%%

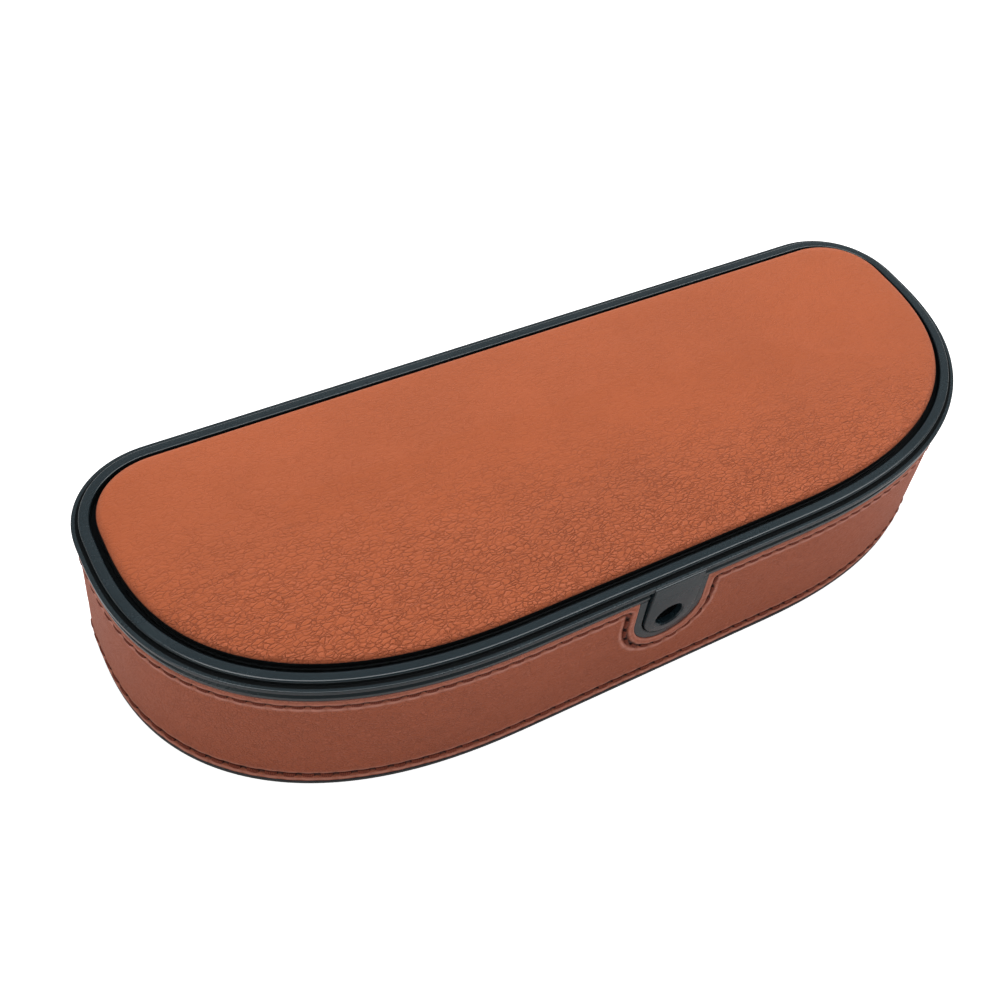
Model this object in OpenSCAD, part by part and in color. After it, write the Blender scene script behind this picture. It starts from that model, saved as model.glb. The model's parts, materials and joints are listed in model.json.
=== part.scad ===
// Hard glasses case with a hinged, padded leather lid.
// Frame: X left to right, Y front to back, Z up. Origin under the middle of the case, on the table.
// The plan outline is straight along the back, with small back corners and long sweeping front
// corners. Every wall is that outline moved in or out by an offset d, outward positive.

/* [Plan outline] */
// Length of the lid frame, left to right
case_l = 200; // [185:1:215]
// Width of the lid frame, front to back
case_w = 72.8; // [70:0.2:80]
// Length of each front corner, along X
front_corner_l = 71; // [60:1:80]
// Depth of each front corner, along Y
front_corner_w = 51.8; // [46:0.2:52]
// Squareness of the front corners, where 2 is an ellipse
front_square = 2.4; // [2:0.1:3]
// Length of each back corner, along X
back_corner_l = 19.4; // [16:0.2:24]
// Depth of each back corner, along Y
back_corner_w = 18.6; // [14:0.2:18.6]
// Squareness of the back corners
back_square = 2.1; // [2:0.1:3]

/* [Heights] */
// Middle of the gap between base and lid
part_z = 32.5; // [30:0.5:40]
// Width of the gap between base and lid
part_gap = 0.3; // [0.2:0.05:0.5]
// Height of the visible strip of the base rim
rim_h = 2.55; // [2:0.05:4]
// Thickness of the bottom plate
plate_h = 1.0; // [0.8:0.1:2]
// Height of the middle of the upper stitching under the top edge of the leather
stitch_drop = 2.3; // [1.5:0.1:4]
// Height of the middle of the lower stitching above the bottom plate
stitch_rise = 2.2; // [1.5:0.1:4]

/* [Walls] */
// Offset of the leather's outer face at its top edge
band_top_d = -0.5; // [-1:0.1:0]
// Offset of the leather's outer face at its bottom edge
band_foot_d = 0.93; // [0:0.01:1.5]
// Thickness of the leather
leather_t = 0.9; // [0.7:0.1:1.2]
// Thickness of the base shell's wall and floor
shell_t = 1.6; // [1.4:0.1:2]
// Thickness of the soft lining
liner_t = 1.0; // [0.8:0.1:1.2]

/* [Lid] */
// Width of the lid frame's top ring
ring_w = 3.5; // [3.4:0.1:4]
// Width of the open groove between the ring and the padded panel
groove_w = 1.1; // [0.8:0.1:1.5]
// Rise of the lid frame's outer face
lip_h = 1.25; // [1.2:0.05:1.5]
// Rise of the lid frame's inner bead over the outer face
bead_h = 1.1; // [0.8:0.1:1.5]
// Crown of the padded panel over its own edge
crown_h = 2.3; // [1.5:0.1:4]

/* [Latch tab] */
// Width of the latch tab
tab_w = 12; // [10:0.5:16]
// Reach of the latch tab under the parting gap
tab_drop = 15.8; // [14:0.1:18]
// Thickness of the latch tab
tab_t = 1.5; // [1.2:0.1:1.5]
// How far the tab's face stands out of the lid frame
tab_proud = 0.35; // [0.2:0.05:0.5]
// Radius of the hole in the tab
tab_hole_r = 3.15; // [2:0.05:3.5]
// Clearance around the tab in its pocket
tab_gap = 0.3; // [0.25:0.05:0.5]
// Width of the rim's border around the tab's pocket
pocket_border = 1.9; // [1.5:0.1:3]

/* [Hinge] */
// Distance of each hinge from the middle of the case
hinge_x = 50; // [40:1:60]
// Radius of the hinge knuckles
knuckle_r = 1.6; // [1.5:0.1:1.8]
// Radius of the hinge pins
pin_r = 0.6; // [0.5:0.05:0.7]
// Length of the lid's knuckle
lid_knuckle_l = 10; // [8:1:16]
// Length of each base knuckle
base_knuckle_l = 5; // [4:1:8]

/* [Magnets] */
// Distance of each magnet from the middle of the case
magnet_x = 21; // [16:1:22]
// Length of each magnet and of the steel plate over it
magnet_l = 12; // [8:1:14]
// Width of each magnet and plate
magnet_w = 2.4; // [2:0.1:2.6]

/* [Hidden] */
$fn = 48;

front_steps = 20;          // segments of each front corner
back_steps = 8;            // segments of each back corner
half_l = case_l / 2;
half_w = case_w / 2;
touch = 0.05;              // gap between pieces glued or clipped together
swing = 0.3;               // gap between the base and the lid's moving parts
past = 1;                  // how far a cutting shape runs past the solid

rim_top = part_z - part_gap / 2;
rim_foot = rim_top - rim_h;
rim_out_d = -0.3;
rim_in_d = -4.3;
skirt_h = 3;               // inner lip of the rim that locates it inside the shell
skirt_out_d = -3.15;

band_top = rim_foot - touch;
band_foot = plate_h + touch;
band_rise = band_top - band_foot;
floor_top = plate_h + touch + shell_t;

lid_foot = part_z + part_gap / 2;
lip_top = lid_foot + lip_h;
bead_top = lip_top + bead_h;
bead_out_d = -1.6;
flange_h = 1.15;           // ledge inside the ring that carries the padded panel
flange_in_d = -8;
panel_d = -ring_w - groove_w;
panel_foot = lid_foot + flange_h + touch;
panel_edge = bead_top + 0.5;
board_t = 1.1;
pad_in = 0.9;              // the board and the pad stop this far inside the leather's edge

tab_face_y = -half_w - tab_proud;
tab_r = tab_w / 2;
tab_mid_z = rim_top - tab_drop + tab_r;
tab_hole_z = tab_mid_z - 0.7;
tab_root_z = lip_top - 0.2;
tab_root_y = tab_face_y + tab_t;
root_slot_y = tab_root_y + touch + half_w + past;
root_slot_z = tab_root_z + touch - lid_foot + past;
pocket_r = tab_r + tab_gap;
pocket_floor_y = tab_root_y + tab_gap;
pocket_plate_t = 0.9;
drop_r = pocket_r + pocket_border;
drop_face_y = -half_w - band_top_d - 0.05;
drop_back_y = pocket_floor_y + pocket_plate_t;
drop_foot_z = tab_mid_z - drop_r;
drop_foot_y = -half_w - band_d(drop_foot_z) + 0.1;
relief_r = tab_hole_r + 0.35;
relief_t = 0.5;

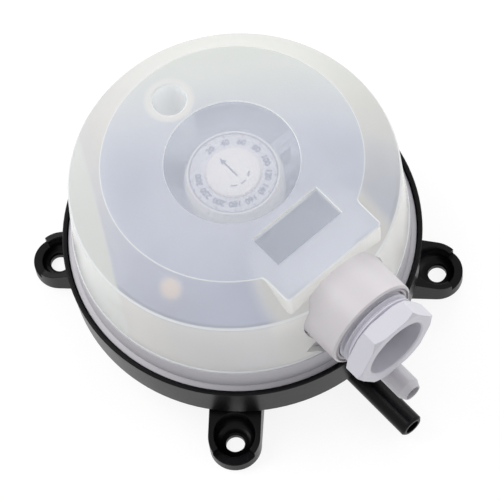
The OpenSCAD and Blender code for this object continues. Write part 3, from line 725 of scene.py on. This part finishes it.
@dataclass
class Cover:
    """The milky cap with its window, label field, screw well and gland box, in mm."""

    foot_z: float
    top_z: float
    foot_r: float
    wall: float = 1.9
    segments: int = 256
    arch_segments: int = 160
    well_segments: int = 96
    corner_steps: int = 12
    # How far a cutting tool runs past what it cuts
    over: float = 1.0

    # Foot: a chamfer under a low bead that catches the light and gets the edges' painted glow, and
    # a straight seat inside
    foot_edge: float = 0.2
    bead_h: float = 0.5
    bead_out: float = 0.22
    seat_h: float = 3.3

    # Shoulder, its rounded corner over a drafted wall, and the disc with its soft bevel
    shoulder_r: float = 38.75
    shoulder_z: float = 50.0
    corner_r: float = 2.4
    corner_drop: float = 1.4
    draft: float = 5.0
    disc_r: float = 30.1
    disc_inset: float = 1.1
    bevel: float = 0.35
    bevel_middle: Point = (0.4, 0.1)

    # Window and label field, sunk with draft, and polished on the inside too
    window_r: float = 15.75
    label_w: float = 19.2
    label_d: float = 8.6
    label_reach: float = 22.4
    field_depth: float = 0.4
    field_lean: float = 0.32
    polish: float = 0.02

    # Tube that the cover's screw goes down
    well_reach: float = 22.0
    well_r: float = 4.0
    well_wall: float = 1.2
    well_foot_z: float = 36.3
    well_floor: float = 1.6
    well_sink: float = 0.4
    screw_r: float = 1.8

    # Box over the gland, with a web that rounds its corner to the disc on each side
    box_w: float = 28.5
    box_reach: float = 35.3
    box_back: float = 12.0
    box_round: float = 1.2
    web_r: float = 3.0
    web_h: float = 4.0
    web_sink: Point = (2.0, 1.0)

    # Opening round the collar, and the half width and height of the notches between its legs
    arch_r: float = 12.1
    arch_z: float = 43.2
    arch_back: float = 33.1
    arch_front: float = 42.4
    legs_half: float = 8.5
    notch: Point = (12.6, 3.4)
    neck: Point = (9.4, 7.2)

    # Where the edges' painted glow goes: the shoulder's corner and the mouth of the well
    glow_tilt: tuple[float, float] = (0.3, 0.6)
    glow_z: tuple[float, float] = (49.2, 50.1)
    glow_well_r: float = 4.9
    flat_tilt: float = 0.9
    near: float = 0.03
    crease: float = 32.0

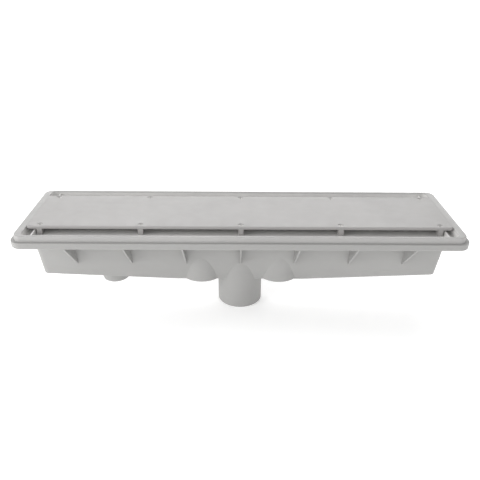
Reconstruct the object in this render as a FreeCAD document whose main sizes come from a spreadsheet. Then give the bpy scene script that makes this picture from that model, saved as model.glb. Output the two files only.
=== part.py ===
# Channel drain with a perimeter slot, for a pool or pond floor.
#
# Frame: millimetres, +Z up, +X along the channel, +Y across it. The origin is
# the centre of the outlet socket's open end, which is the lowest point, so the
# drain stands on its outlet. All heights below are above that plane.
#
# One moulded sump (trough, flange, gussets, outlet socket, relief port), one
# moulded frame lying in the sump's rebate, one moulded cover on ten legs, and
# the fasteners that hold them together.
import FreeCAD, Part
import Sketcher
import math
import os

V = FreeCAD.Vector
os.makedirs("parts", exist_ok=True)
doc = FreeCAD.newDocument("channel_drain")

# ---------------------------------------------------------------- dimensions
SIZES = [
    # levels above the outlet end
    ("lip_level", 193.0), ("plate_level", 196.4), ("plate_thick", 5.5),
    ("ledge_level", 178.5), ("seat_level", 175.5), ("flange_level", 182.0),
    ("flange_foot", 170.0), ("flange_skin", 172.0),
    ("floor_mid", 61.0), ("floor_end", 74.5), ("floor_flat", 125.0),
    # outlines, as half lengths and half widths, with corner radii
    ("lip_len", 406.5), ("lip_wid", 104.0), ("lip_wall", 5.5),
    ("foot_len", 407.5), ("foot_wid", 105.0), ("foot_corner", 16.0),
    ("band_draft", -5.1), ("wall_draft", -9.0),
    ("rebate_len", 407.6), ("rebate_wid", 105.1), ("rebate_corner", 16.1),
    ("flange_len", 413.5), ("flange_wid", 111.0), ("flange_corner", 22.0),
    ("mouth_len", 383.0), ("mouth_wid", 47.0), ("mouth_corner", 8.0),
    ("well_len", 393.0), ("inner_corner", 10.0), ("ledge_fillet", 4.0), ("lip_fillet", 1.8),
    ("core_in", 394.6), ("core_out", 403.8), ("core_wid", 92.0), ("core_roof", 190.2),
    # trough
    ("trough_top", 173.0), ("trough_len_top", 390.0), ("trough_wid_top", 60.5),
    ("trough_len_low", 387.7), ("trough_wid_low", 34.2),
    ("trough_corner", 9.0), ("trough_round", 4.0), ("skin", 3.3), ("cavity_top", 176.5),
    ("cavity_wid_top", 58.1), ("cavity_len_top", 386.8),
    # outlet, flow bulges, relief port
    ("pipe_rad", 44.5), ("pipe_top", 104.0), ("socket_rad", 36.6),
    ("socket_deep", 46.0), ("throat_rad", 33.0), ("throat_skin", 41.2),
    ("bulge_x", 77.0), ("bulge_rad", 47.0), ("bulge_top", 128.0),
    ("edge_round", 3.0), ("foot_draft", -42.0), ("flange_round", 1.2),
    ("mouth_chamfer", 1.5),
    ("port_x", 254.0), ("port_rad", 26.5), ("port_foot", 48.0),
    ("port_bore", 23.3), ("port_seat", 74.0), ("port_seat_rad", 31.0),
    # gussets
    ("gusset_pitch", 105.5), ("gusset_thick", 3.0), ("gusset_wid", 107.0),
    ("gusset_low", 101.0), ("gusset_toe", 167.0),
    # cover
    ("plate_len", 391.5), ("plate_wid", 70.0), ("plate_corner", 7.0),
    ("plate_round", 2.4), ("leg_half", 4.7), ("leg_in", 56.5),
    ("leg_face", 70.0), ("leg_top", 194.4),
    ("rib_thick", 3.0), ("rib_foot", 182.5), ("long_rib_foot", 184.5),
    ("long_rib_y", 28.0), ("long_rib_len", 380.0),
    # cover screws and their inserts
    ("screw_pitch", 184.15), ("screw_y", 61.2), ("screw_clear", 2.3),
    ("sink_dia", 11.06), ("sink_angle", 90.0),
    ("head_rad", 3.9), ("shank_rad", 2.1), ("screw_len", 30.7),
    ("head_drop", 1.5), ("recess_half", 0.6), ("recess_reach", 2.1),
    ("recess_deep", 1.8),
    ("insert_rad", 3.5), ("insert_bore", 2.115), ("insert_len", 9.5),
    ("insert_hole", 12.0), ("boss_rad", 6.5), ("boss_foot", 160.0),
    # frame screws
    ("fix_y", 80.0), ("fix_clear", 2.2), ("fix_sink", 8.6),
    ("fix_head", 4.0), ("fix_shank", 2.0), ("fix_len", 14.0),
    ("fix_boss", 5.0), ("fix_boss_foot", 160.5), ("fix_pilot", 2.0),
    ("fix_hole", 13.0),
    # corner ribs of the frame
    ("corner_rib_x", 377.0), ("corner_rib_half", 1.2), ("corner_rib_top", 188.0),
    ("corner_rib_out", 97.0),
    # relief port plug and its ring
    ("plug_rad", 23.2), ("plug_foot", 54.0), ("plug_hollow", 19.2),
    ("plug_head", 30.5), ("plug_under", 74.8), ("plug_top", 81.0),
    ("plug_key", 9.0), ("plug_key_top", 90.0), ("ring_rad", 26.8),
    ("ring_sect", 1.5), ("groove_half", 1.6), ("groove_roof", 77.0),
]
sheet = doc.addObject("Spreadsheet::Sheet", "sizes")
for i, (name, value) in enumerate(SIZES, start=1):
    sheet.set("A%d" % i, name)
    sheet.set("B%d" % i, repr(value))
    sheet.setAlias("B%d" % i, name)
doc.recompute()
D = {name: value for name, value in SIZES}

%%

- TASK TO CARRY OUT
In the entries above, identify each line that includes the string "picture", then copy it.

- SOLVED EXERCISE
Model this object in OpenSCAD, part by part and in color. After it, write the Blender scene script behind this picture. It starts from that model, saved as model.glb. The model's parts, materials and joints are listed in model.json.
Reconstruct the object in this render as a FreeCAD document whose main sizes come from a spreadsheet. Then give the bpy scene script that makes this picture from that model, saved as model.glb. Output the two files only.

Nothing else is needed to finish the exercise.